__Short exercise__. Pick every line with "which" from the material below.
## START
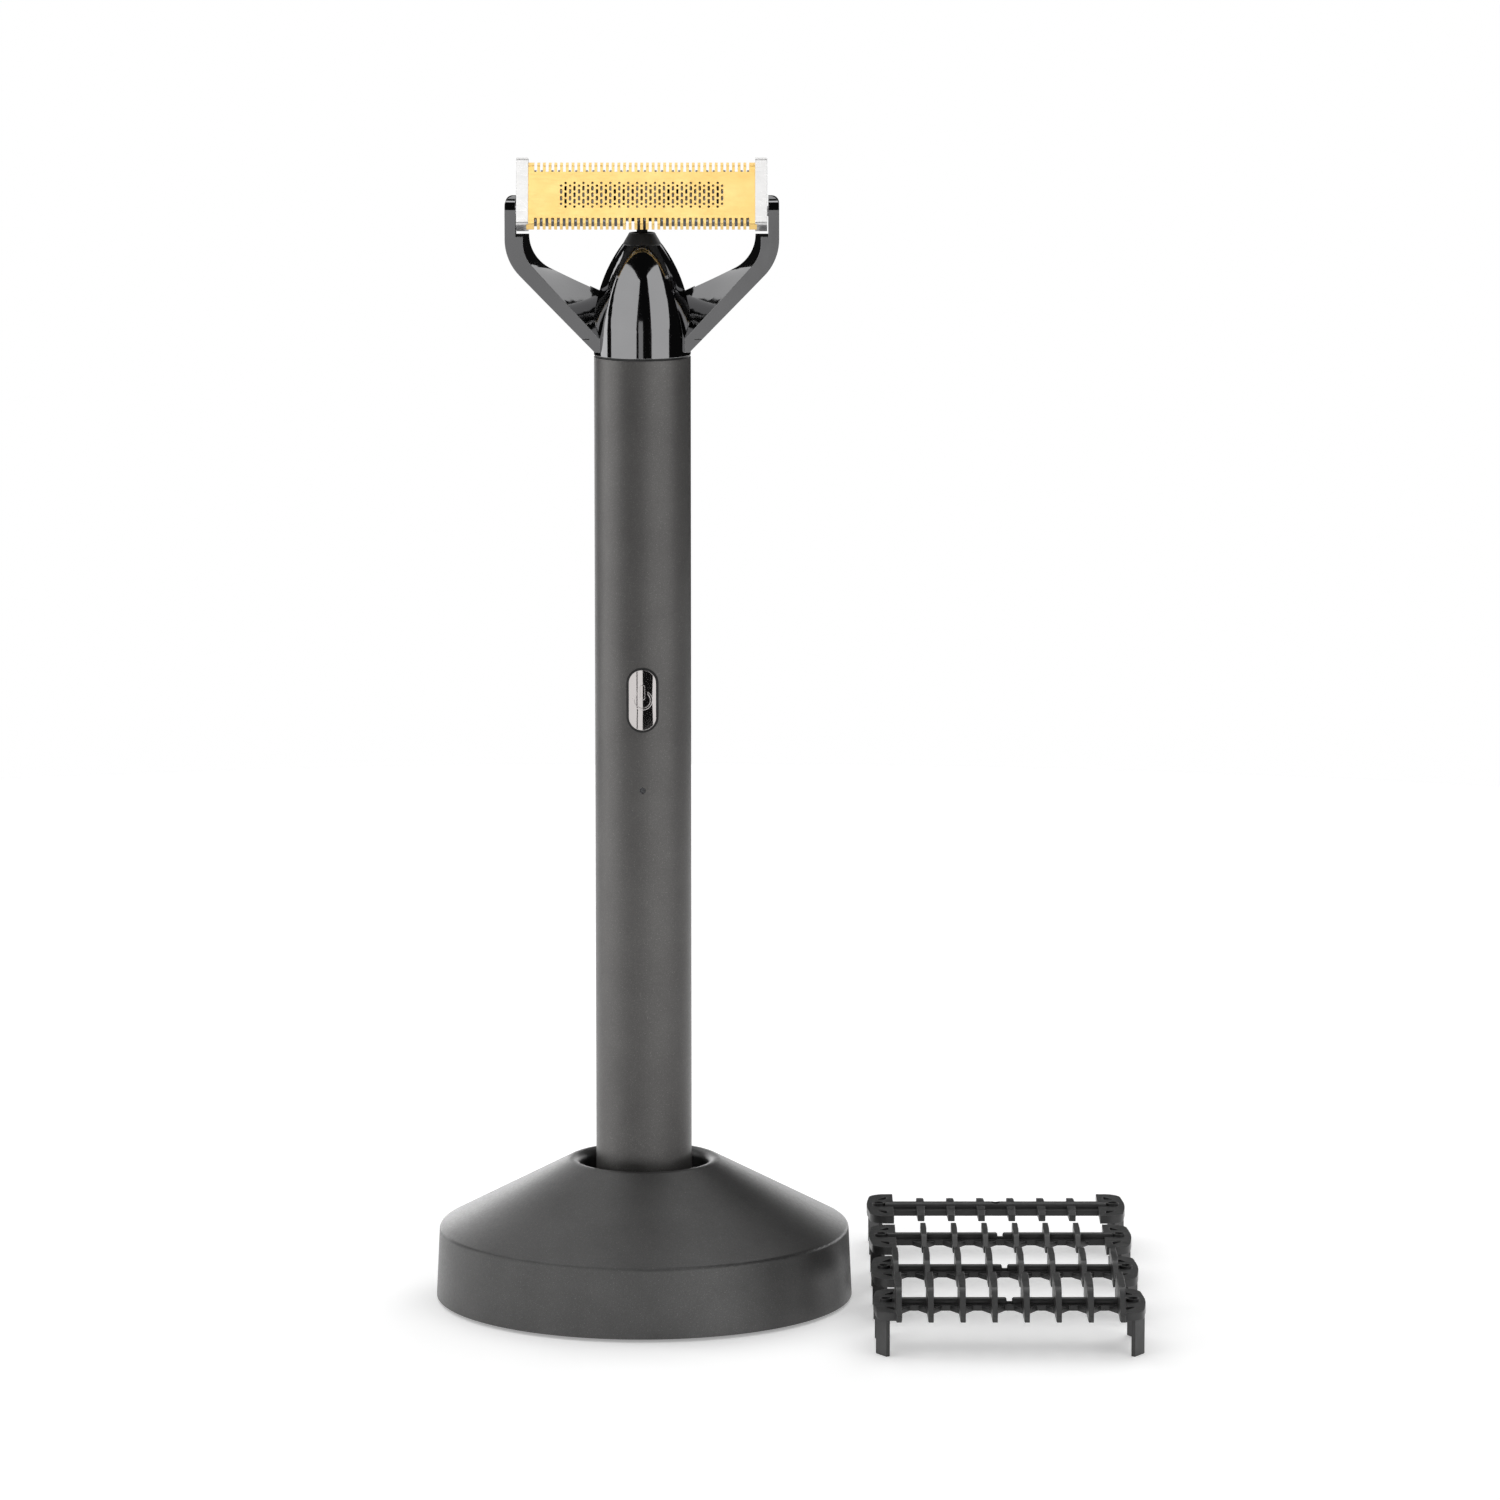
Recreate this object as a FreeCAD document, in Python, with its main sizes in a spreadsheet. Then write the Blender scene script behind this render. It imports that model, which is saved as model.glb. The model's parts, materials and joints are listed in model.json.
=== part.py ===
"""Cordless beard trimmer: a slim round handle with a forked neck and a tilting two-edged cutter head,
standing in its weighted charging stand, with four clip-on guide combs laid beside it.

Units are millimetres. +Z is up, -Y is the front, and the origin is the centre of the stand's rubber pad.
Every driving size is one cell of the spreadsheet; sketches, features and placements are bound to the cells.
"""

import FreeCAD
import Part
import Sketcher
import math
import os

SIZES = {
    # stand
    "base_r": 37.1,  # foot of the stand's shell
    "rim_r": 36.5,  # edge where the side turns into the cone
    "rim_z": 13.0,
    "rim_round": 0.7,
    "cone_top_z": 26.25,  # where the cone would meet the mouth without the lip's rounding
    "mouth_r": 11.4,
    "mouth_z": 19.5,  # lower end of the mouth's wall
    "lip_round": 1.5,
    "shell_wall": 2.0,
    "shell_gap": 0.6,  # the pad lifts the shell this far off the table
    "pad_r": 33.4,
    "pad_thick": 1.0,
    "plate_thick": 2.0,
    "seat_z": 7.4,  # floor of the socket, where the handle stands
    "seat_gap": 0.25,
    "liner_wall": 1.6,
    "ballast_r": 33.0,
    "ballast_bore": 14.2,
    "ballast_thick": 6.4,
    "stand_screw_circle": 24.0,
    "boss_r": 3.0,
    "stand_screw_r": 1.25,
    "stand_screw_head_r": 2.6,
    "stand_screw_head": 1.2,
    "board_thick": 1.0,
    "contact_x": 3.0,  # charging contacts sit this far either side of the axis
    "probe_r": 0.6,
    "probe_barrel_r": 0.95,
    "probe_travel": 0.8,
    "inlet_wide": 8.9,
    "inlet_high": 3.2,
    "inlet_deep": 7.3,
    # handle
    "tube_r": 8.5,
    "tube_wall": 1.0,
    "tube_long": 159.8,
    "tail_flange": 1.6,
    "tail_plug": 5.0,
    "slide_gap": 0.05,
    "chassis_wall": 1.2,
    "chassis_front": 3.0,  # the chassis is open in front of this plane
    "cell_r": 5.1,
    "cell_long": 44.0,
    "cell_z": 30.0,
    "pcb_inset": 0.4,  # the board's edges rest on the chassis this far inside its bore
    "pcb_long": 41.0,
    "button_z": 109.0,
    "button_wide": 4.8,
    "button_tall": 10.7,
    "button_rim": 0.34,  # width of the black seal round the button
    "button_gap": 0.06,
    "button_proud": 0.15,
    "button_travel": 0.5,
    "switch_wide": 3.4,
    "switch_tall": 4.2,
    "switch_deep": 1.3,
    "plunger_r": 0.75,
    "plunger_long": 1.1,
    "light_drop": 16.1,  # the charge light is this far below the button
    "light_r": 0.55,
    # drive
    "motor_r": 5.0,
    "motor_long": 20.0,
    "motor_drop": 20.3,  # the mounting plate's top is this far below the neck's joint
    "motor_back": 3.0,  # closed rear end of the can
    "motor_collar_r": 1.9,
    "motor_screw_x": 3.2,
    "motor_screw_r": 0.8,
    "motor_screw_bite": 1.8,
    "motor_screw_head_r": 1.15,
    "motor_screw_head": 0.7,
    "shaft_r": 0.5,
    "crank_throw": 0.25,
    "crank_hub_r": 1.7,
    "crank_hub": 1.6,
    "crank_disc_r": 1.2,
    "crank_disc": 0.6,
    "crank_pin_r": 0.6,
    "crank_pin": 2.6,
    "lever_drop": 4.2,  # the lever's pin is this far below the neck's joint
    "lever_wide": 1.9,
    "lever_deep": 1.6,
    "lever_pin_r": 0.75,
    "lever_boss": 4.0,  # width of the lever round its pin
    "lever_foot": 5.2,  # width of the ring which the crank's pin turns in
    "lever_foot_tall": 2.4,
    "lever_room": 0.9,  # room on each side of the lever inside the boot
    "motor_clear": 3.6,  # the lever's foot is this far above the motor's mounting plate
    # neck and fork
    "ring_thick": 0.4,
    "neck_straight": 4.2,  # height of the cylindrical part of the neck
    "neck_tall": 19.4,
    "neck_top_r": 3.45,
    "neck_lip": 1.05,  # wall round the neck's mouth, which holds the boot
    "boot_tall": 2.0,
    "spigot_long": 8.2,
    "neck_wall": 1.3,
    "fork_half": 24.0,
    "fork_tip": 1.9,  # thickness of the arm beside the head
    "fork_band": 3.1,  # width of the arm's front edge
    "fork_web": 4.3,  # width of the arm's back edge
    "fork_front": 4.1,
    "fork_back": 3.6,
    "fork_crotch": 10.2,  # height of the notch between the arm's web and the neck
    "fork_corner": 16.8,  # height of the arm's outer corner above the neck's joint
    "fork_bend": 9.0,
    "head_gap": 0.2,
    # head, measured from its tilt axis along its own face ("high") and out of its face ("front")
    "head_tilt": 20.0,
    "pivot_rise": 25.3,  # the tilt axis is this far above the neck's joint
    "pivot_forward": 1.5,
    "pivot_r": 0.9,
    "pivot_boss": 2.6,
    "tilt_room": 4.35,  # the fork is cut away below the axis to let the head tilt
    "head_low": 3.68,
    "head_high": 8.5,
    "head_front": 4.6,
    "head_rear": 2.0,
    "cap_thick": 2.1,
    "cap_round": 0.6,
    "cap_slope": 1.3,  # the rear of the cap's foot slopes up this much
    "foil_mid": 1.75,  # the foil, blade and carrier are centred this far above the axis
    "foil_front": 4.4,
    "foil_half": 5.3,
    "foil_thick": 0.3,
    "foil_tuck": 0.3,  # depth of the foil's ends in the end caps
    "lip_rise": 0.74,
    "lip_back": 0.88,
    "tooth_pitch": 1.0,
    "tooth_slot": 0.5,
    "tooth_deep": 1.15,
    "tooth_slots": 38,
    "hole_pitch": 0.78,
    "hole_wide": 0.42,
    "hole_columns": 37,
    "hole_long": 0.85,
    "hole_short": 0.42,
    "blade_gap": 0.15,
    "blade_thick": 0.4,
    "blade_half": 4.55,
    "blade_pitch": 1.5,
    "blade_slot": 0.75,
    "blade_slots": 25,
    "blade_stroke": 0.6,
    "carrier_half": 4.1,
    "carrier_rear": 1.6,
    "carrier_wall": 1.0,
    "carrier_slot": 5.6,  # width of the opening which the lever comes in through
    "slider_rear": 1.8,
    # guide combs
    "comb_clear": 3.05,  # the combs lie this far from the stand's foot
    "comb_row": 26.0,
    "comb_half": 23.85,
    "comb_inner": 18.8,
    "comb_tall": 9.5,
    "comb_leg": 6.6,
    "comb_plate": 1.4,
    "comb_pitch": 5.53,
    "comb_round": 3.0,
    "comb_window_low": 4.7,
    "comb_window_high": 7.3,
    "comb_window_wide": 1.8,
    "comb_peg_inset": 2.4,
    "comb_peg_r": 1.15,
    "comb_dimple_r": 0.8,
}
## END
__Exercise answer__.
Recreate this object as a FreeCAD document, in Python, with its main sizes in a spreadsheet. Then write the Blender scene script behind this render. It imports that model, which is saved as model.glb. The model's parts, materials and joints are listed in model.json.
    "lever_foot": 5.2,  # width of the ring which the crank's pin turns in
    "neck_lip": 1.05,  # wall round the neck's mouth, which holds the boot
    "carrier_slot": 5.6,  # width of the opening which the lever comes in through